Your commentary appears to assume that the offer has occurred within a market vacuum, rather than acknowledging the increasing volatility in the market since early April which has impacted not only on Slater and Gordon.

Further, we make the following specific points:

• The offering was undertaken on a fully pro rata basis and was structured so as to be renounceable – this is the most shareholder-friendly method, particularly compared to a non-renouncable raising or a share placement;
• Alternative entitlement offer structures with a combined institutional/retail bookbuild have been discredited as delivering less value to both sets of shareholders;
• The discount achieved for the offering was tight relative to precedent, which further mitigated any dilution impact for non-participating shareholders and delivered cost effective capital for the company;
• Accelerating the institutional component was entirely appropriate for the PSD acquisition and delivered certainty;
• Any inference that the institutional component of the entitlement offer was “rushed” is incorrect.
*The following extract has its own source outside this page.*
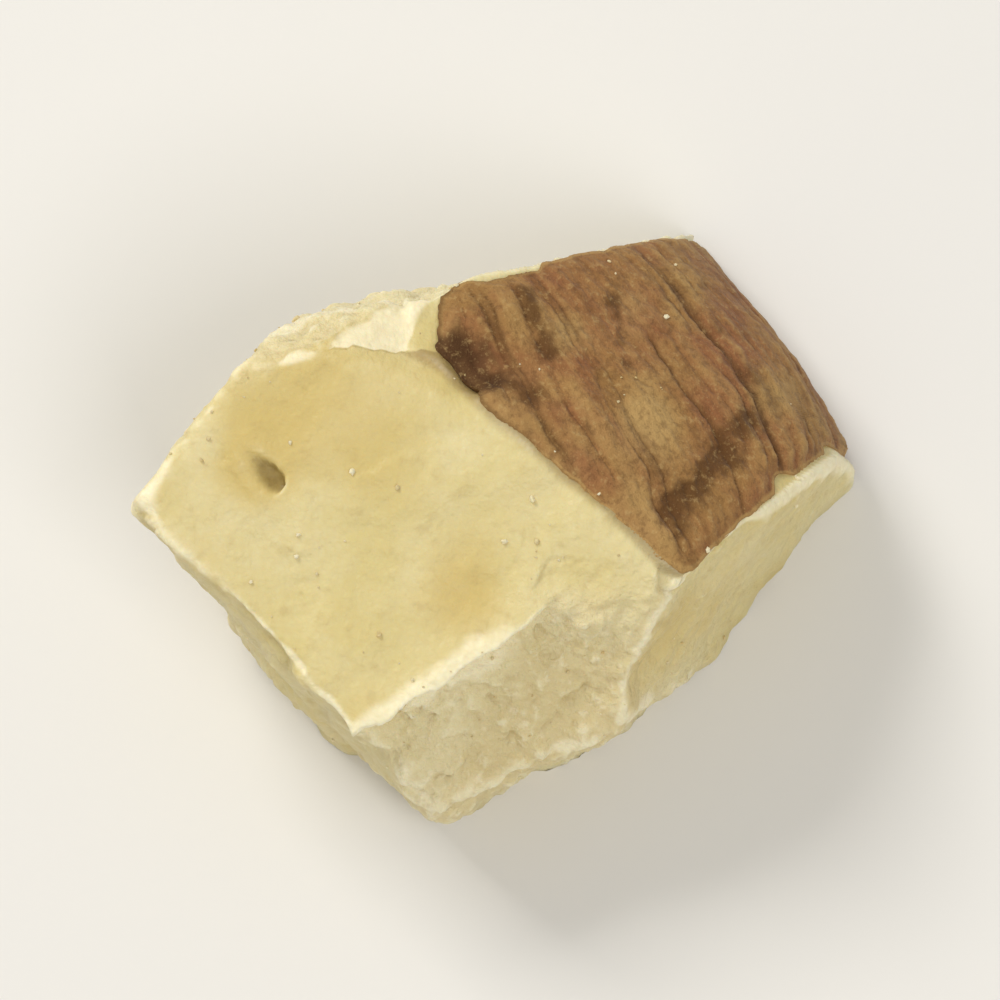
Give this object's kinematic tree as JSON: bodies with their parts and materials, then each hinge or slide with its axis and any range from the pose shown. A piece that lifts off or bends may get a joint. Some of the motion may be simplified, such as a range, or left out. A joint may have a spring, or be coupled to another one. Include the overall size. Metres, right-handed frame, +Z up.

The entitlement offer followed the standard timetable for an entitlement offer as reflected in the ASX listing rules;
• As you know, at the time that participants indicate intentions with respect to the take up and renunciation of rights, they do so without knowing what any renounced rights might deliver by way of a return;
• Both executive directors took up a substantial number of their rights, demonstrating their confidence in and support for the transaction;
• The management team have continued to work assiduously throughout the offer period to explain the transaction to the market and to support the share price despite pockets of bearish commentary, noting of course, that there has been an overwhelmingly positive response to the transaction from both investors and analysts; and
• Slater and Gordon has taken advice from Citi, Greenhill and Macquarie throughout the fundraising process and followed that advice, including in respect to the approach to the institutional bookbuild.